Audiences who connect with a concept project tend to stay engaged differently than audiences who connect with a single or an album. They're invested in what happens next — in how the story develops, what the next chapter reveals, which aspects of the central idea get explored in the next phase of work.

That sustained engagement is harder to manufacture than it is to build organically. The prerequisite is a story worth staying for — one with enough depth that it can support multiple drops, multiple formats, and multiple points of entry for different kinds of audience members.

MCMXXVI as a Model

JRich Ent's MCMXXVI project has a story that meets that standard. The Safe Bus Company of Winston-Salem — the first Black-owned bus line in America, operating from 1926 to 1972 — is a rich historical source with documented events, real people, and a legacy that connects directly to contemporary questions about ownership, community, and self-determination.

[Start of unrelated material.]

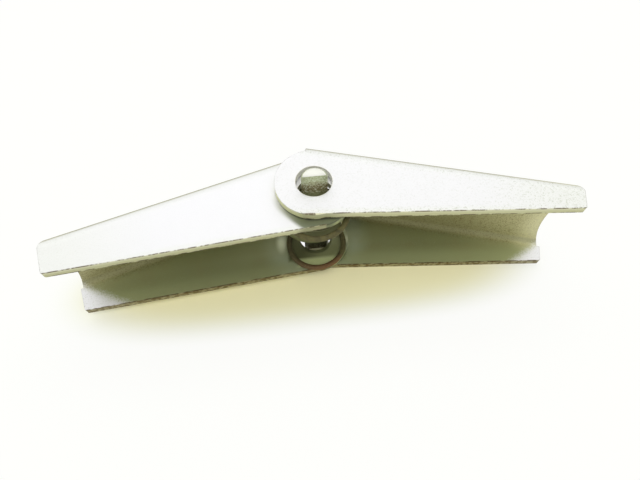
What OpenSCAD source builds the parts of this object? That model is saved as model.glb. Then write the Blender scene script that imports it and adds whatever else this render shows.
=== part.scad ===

The collaboration with designer Jordan Daniels means the project can develop across music, visual work, and merch simultaneously, giving audience members multiple ways to encounter the story and multiple reasons to come back as the project grows.

Independence as a Prerequisite

Concept projects are fundamentally easier to execute independently than through traditional label structures. Labels optimize for commercial performance within defined time windows. A project organized around a 1926 Black entrepreneurship story isn't optimizing for that — it's building for depth and longevity. That requires the freedom that independent operation provides.

JRich's background as a professional manager means he understands exactly what that freedom costs and what it enables. MCMXXVI is built to take full advantage of both.